Like other states, Alabama has court-imposed rules requiring that insurance carriers deal in good faith with those who rely on them.
What this means in practice is that insurance companies are not allowed to use the fact that they have a lot of money, and those who rely on them are often in desperate need of money, as a way of forcing a person to accept a low-ball claim settlement or even give up on a valid claim altogether.
Alabama’s bad faith rules can be somewhat complicated, especially since they were developed by judges. If an injured Cullman County resident has detailed questions about bad faith or how it might apply to a given situation, he or she should speak to an attorney with experience in this area of the law.
A bad faith cause of action is a way to hold insurance companies accountable
Basically, bad faith is what Alabama law would describe as a separate tort claim an eligible person can raise against an insurance company.

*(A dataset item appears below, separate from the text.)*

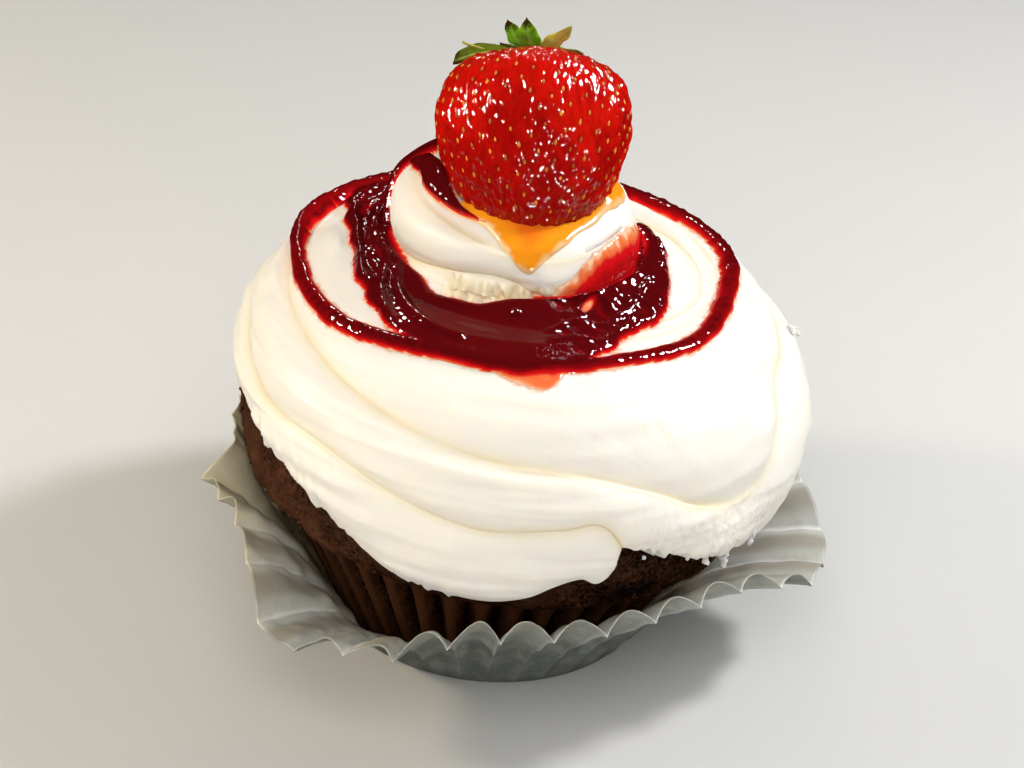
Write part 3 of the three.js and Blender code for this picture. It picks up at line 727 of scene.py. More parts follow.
# the berry's outline: share of its length from its tip, and radius against its widest
berry_profile = curve([
    [0, 0], [0.02, 0.2], [0.08, 0.42], [0.2, 0.66], [0.35, 0.84], [0.5, 0.95], [0.65, 1],
    [0.8, 0.97], [0.9, 0.86], [0.96, 0.68], [1, 0.4],
])


def placed(local):
    """From the berry's own frame, leaves up, to its place on the icing."""
    return local @ BERRY_TURN.T + BERRY_CENTRE


def clear_of_berry(points, size):
    """Moves the points that lie inside the berry, at a size against its own, straight out from
    its middle to its skin, which leaves the hollow that it pressed."""
    local = (points - BERRY_CENTRE) @ BERRY_TURN
    shares = np.linspace(0, 1, 200)
    rim = np.stack([BERRY_RADIUS * berry_profile(shares), (shares - BERRY_MIDDLE) * BERRY_LENGTH])
    bearing = np.arctan2(rim[0], rim[1])[::-1]
    reach = np.hypot(rim[0], rim[1])[::-1]
    away = np.linalg.norm(local, axis=-1)
    angle = np.arctan2(np.hypot(local[..., 0], local[..., 1]), local[..., 2])
    skin = np.interp(angle, bearing, reach) * size
    scale = np.where(away < skin, skin / np.maximum(away, 1e-6), 1)
    return placed(local * scale[..., None])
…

On a practical level, this means that the victim can ask the insurance company to reimburse items like emotional distress as well as out-of-pocket expenses. Perhaps more importantly, an insurance company’s policy limits will not apply in a bad faith claim.
Insurance companies can deal in bad faith in a number of ways. To give just a couple of examples, an insurance company may deal in bad faith if it denies a claim when the facts and law are clear that the insurance company should pay.
An insurance company may also be accused of bad faith if it fails to investigate a claim promptly and objectively.
On the other hand, bad faith would be difficult to prove in a case where an insurance company has a valid reason to question whether it should have to cover a claim.
Alabama residents who feel that an insurance company has been unfair should evaluate their legal options carefully.